--- Start ---
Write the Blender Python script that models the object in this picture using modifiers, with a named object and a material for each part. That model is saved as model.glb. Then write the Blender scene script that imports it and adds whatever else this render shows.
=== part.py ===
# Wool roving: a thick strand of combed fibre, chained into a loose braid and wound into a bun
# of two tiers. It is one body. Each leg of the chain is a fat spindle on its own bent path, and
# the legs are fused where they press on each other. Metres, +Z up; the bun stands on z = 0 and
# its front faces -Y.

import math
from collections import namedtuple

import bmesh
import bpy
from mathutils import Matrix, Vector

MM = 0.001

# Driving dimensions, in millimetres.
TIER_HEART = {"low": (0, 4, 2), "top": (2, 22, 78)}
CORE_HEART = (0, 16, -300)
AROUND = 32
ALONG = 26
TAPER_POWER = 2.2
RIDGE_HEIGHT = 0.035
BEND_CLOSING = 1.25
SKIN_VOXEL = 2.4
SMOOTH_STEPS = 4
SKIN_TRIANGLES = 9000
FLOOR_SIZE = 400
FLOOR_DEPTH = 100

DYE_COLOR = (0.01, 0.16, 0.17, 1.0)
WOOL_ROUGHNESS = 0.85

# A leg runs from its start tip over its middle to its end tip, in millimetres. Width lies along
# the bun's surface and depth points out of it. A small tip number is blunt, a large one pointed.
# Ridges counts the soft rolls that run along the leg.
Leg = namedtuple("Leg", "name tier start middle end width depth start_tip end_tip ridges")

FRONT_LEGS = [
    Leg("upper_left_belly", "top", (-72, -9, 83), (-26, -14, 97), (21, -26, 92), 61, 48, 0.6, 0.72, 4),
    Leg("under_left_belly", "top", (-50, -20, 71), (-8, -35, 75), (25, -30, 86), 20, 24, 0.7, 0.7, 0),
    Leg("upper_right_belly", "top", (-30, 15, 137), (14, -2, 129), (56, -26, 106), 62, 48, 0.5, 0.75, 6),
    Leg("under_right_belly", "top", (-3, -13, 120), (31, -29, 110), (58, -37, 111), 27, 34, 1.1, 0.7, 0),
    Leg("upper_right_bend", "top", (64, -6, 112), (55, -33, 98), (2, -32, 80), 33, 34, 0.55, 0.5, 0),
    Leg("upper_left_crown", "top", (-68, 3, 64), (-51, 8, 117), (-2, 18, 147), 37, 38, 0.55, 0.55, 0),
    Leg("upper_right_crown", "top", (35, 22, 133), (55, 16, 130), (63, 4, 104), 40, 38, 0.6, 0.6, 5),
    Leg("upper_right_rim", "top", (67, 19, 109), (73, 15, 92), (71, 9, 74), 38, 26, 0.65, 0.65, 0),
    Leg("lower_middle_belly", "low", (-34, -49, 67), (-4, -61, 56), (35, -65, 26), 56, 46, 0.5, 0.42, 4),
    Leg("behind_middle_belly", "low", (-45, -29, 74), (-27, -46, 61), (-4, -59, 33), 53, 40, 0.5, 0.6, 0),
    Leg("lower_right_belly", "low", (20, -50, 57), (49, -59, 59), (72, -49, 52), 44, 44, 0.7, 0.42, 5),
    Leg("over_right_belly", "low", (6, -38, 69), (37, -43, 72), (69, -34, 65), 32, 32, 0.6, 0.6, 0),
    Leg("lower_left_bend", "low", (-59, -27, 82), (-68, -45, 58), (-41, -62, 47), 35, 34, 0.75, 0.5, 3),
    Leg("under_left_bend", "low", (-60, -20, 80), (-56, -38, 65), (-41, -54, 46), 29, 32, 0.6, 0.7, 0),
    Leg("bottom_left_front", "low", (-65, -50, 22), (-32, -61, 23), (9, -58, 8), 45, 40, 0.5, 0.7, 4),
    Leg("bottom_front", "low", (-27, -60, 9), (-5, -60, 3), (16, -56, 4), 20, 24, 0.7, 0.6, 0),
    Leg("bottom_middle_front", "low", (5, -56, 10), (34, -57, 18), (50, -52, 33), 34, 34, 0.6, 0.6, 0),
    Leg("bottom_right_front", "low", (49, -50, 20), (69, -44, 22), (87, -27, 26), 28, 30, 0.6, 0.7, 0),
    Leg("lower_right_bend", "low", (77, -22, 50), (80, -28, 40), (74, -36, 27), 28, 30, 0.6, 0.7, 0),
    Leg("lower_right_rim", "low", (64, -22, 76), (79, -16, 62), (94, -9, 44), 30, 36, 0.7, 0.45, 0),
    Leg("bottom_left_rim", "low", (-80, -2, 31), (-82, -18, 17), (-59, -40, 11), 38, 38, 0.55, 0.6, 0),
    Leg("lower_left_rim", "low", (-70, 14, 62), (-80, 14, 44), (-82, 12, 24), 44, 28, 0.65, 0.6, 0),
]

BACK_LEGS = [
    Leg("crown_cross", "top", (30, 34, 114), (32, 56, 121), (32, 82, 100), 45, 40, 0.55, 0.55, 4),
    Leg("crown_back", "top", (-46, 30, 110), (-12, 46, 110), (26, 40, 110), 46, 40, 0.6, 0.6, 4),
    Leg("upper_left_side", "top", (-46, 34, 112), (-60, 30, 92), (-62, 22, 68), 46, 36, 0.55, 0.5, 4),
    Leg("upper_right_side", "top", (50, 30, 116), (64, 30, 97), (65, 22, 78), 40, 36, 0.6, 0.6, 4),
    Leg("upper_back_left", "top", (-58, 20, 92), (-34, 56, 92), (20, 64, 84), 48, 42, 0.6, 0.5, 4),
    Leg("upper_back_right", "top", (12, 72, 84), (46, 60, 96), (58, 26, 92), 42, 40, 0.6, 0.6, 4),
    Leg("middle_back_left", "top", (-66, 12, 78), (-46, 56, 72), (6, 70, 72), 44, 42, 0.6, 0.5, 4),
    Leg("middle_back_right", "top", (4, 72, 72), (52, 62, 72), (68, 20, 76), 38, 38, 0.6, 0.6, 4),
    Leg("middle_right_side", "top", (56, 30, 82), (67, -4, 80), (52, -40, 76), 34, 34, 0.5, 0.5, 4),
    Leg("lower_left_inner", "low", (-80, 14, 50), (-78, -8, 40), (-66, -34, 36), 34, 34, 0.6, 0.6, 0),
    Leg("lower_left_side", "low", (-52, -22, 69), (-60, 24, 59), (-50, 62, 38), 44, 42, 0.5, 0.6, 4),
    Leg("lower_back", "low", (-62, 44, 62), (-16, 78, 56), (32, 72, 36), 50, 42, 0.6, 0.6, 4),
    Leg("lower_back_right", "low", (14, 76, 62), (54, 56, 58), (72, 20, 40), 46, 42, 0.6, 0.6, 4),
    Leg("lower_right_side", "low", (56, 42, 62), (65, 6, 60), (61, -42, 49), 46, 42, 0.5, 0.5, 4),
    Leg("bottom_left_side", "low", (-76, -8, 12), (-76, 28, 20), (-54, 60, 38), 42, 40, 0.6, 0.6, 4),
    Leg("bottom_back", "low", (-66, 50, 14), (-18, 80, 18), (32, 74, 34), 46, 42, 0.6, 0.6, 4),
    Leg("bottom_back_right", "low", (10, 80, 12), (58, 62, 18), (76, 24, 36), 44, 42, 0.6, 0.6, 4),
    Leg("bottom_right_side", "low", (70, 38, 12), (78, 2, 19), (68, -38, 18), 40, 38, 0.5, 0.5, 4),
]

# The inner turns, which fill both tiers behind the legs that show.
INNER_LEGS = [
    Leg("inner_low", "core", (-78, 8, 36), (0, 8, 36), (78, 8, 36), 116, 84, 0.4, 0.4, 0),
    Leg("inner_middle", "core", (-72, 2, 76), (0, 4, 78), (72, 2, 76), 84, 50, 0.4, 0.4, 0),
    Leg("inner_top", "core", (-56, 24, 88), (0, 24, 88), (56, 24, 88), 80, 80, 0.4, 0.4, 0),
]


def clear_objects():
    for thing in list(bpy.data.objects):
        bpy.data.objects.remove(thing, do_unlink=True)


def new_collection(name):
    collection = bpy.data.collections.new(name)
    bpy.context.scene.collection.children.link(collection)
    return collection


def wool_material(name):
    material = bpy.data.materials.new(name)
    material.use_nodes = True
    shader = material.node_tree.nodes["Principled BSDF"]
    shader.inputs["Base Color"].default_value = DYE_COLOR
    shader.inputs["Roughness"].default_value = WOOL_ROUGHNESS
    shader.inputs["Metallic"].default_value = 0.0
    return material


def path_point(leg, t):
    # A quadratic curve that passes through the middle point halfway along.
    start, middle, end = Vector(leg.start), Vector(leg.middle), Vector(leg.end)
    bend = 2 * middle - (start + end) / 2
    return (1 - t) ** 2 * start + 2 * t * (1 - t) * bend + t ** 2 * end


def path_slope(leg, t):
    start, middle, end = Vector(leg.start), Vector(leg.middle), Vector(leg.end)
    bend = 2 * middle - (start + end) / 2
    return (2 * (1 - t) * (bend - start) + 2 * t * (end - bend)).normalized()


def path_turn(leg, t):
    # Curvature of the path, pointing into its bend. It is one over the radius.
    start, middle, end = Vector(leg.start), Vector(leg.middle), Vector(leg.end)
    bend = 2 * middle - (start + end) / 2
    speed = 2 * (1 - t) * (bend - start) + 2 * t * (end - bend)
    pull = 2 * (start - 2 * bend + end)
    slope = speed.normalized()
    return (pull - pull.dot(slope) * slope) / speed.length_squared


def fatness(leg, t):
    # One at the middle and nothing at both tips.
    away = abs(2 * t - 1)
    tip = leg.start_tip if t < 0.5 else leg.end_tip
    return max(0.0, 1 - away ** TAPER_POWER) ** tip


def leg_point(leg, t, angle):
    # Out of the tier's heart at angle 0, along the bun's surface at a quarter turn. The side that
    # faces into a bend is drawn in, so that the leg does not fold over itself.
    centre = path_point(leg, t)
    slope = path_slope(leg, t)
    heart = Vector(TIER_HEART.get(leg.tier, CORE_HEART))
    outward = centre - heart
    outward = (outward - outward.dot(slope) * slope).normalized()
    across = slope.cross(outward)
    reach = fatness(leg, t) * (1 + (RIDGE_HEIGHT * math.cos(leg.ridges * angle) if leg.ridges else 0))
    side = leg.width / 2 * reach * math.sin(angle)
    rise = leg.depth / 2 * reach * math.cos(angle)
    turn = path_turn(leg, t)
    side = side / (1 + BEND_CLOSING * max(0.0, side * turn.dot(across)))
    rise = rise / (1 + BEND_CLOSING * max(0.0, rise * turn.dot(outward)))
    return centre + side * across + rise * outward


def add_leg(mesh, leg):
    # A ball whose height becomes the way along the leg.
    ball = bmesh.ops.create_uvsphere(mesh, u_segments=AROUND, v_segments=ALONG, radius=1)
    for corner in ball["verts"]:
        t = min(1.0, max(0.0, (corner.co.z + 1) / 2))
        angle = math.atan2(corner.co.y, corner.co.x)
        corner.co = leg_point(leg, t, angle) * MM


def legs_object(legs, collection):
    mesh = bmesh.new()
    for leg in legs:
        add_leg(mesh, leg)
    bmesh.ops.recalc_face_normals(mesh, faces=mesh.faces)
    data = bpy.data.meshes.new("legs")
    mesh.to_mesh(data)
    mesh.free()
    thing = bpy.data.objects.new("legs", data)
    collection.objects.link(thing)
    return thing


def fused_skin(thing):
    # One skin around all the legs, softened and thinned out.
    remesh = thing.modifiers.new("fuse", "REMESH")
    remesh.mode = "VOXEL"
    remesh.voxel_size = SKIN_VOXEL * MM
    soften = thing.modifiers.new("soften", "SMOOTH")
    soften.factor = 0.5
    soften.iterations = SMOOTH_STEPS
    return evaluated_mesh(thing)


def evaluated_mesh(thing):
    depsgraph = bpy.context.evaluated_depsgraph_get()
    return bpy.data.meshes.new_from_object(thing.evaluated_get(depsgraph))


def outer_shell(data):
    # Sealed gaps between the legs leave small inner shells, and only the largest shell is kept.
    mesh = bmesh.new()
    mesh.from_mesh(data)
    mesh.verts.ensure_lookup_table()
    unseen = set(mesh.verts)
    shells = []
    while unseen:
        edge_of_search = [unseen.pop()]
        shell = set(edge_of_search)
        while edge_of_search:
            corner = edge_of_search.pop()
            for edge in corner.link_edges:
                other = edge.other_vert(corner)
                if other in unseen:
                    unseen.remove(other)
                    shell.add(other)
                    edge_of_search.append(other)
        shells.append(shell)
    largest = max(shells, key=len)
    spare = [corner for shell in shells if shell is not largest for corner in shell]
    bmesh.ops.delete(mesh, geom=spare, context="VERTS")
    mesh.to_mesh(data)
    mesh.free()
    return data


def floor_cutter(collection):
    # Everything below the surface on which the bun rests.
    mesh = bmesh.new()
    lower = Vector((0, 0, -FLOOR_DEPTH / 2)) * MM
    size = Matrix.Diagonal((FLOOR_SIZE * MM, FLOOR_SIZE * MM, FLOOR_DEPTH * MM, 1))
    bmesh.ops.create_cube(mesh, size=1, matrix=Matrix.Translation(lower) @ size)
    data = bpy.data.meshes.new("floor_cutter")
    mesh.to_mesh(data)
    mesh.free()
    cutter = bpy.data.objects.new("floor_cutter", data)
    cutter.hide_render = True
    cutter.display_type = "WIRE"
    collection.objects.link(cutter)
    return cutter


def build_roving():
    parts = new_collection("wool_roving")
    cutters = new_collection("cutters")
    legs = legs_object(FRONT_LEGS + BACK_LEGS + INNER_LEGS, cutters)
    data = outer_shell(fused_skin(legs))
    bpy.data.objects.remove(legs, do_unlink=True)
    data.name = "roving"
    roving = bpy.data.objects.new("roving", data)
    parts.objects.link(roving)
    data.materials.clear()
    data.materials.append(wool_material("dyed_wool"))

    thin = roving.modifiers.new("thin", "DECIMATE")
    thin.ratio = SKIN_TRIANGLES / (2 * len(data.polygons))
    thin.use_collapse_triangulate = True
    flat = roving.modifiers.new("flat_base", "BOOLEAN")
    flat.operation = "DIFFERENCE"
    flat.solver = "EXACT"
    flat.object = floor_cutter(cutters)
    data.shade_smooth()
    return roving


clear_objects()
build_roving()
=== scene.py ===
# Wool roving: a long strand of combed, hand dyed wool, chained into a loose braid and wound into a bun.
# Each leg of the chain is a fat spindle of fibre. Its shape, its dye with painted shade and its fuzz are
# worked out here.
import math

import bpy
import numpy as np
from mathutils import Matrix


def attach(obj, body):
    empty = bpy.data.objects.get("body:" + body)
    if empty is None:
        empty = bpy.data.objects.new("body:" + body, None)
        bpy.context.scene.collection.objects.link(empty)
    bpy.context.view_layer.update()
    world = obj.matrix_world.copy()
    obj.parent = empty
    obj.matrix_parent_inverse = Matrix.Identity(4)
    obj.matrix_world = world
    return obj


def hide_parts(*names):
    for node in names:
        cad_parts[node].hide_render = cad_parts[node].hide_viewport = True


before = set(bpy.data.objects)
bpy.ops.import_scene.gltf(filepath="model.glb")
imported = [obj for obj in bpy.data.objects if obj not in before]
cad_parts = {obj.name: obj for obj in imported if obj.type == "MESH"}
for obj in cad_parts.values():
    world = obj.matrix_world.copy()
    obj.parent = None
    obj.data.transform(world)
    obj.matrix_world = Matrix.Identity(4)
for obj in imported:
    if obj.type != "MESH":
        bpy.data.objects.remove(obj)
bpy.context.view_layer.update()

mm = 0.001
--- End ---
*Problem details*.
In the listing above, find the line containing "return cutter" and the line containing "obj.parent = None", then repeat those two lines and everything between them exactly.

*Result for this task*.
    return cutter


def build_roving():
    parts = new_collection("wool_roving")
    cutters = new_collection("cutters")
    legs = legs_object(FRONT_LEGS + BACK_LEGS + INNER_LEGS, cutters)
    data = outer_shell(fused_skin(legs))
    bpy.data.objects.remove(legs, do_unlink=True)
    data.name = "roving"
    roving = bpy.data.objects.new("roving", data)
    parts.objects.link(roving)
    data.materials.clear()
    data.materials.append(wool_material("dyed_wool"))

    thin = roving.modifiers.new("thin", "DECIMATE")
    thin.ratio = SKIN_TRIANGLES / (2 * len(data.polygons))
    thin.use_collapse_triangulate = True
    flat = roving.modifiers.new("flat_base", "BOOLEAN")
    flat.operation = "DIFFERENCE"
    flat.solver = "EXACT"
    flat.object = floor_cutter(cutters)
    data.shade_smooth()
    return roving


clear_objects()
build_roving()
=== scene.py ===
# Wool roving: a long strand of combed, hand dyed wool, chained into a loose braid and wound into a bun.
# Each leg of the chain is a fat spindle of fibre. Its shape, its dye with painted shade and its fuzz are
# worked out here.
import math

import bpy
import numpy as np
from mathutils import Matrix


def attach(obj, body):
    empty = bpy.data.objects.get("body:" + body)
    if empty is None:
        empty = bpy.data.objects.new("body:" + body, None)
        bpy.context.scene.collection.objects.link(empty)
    bpy.context.view_layer.update()
    world = obj.matrix_world.copy()
    obj.parent = empty
    obj.matrix_parent_inverse = Matrix.Identity(4)
    obj.matrix_world = world
    return obj


def hide_parts(*names):
    for node in names:
        cad_parts[node].hide_render = cad_parts[node].hide_viewport = True


before = set(bpy.data.objects)
bpy.ops.import_scene.gltf(filepath="model.glb")
imported = [obj for obj in bpy.data.objects if obj not in before]
cad_parts = {obj.name: obj for obj in imported if obj.type == "MESH"}
for obj in cad_parts.values():
    world = obj.matrix_world.copy()
    obj.parent = None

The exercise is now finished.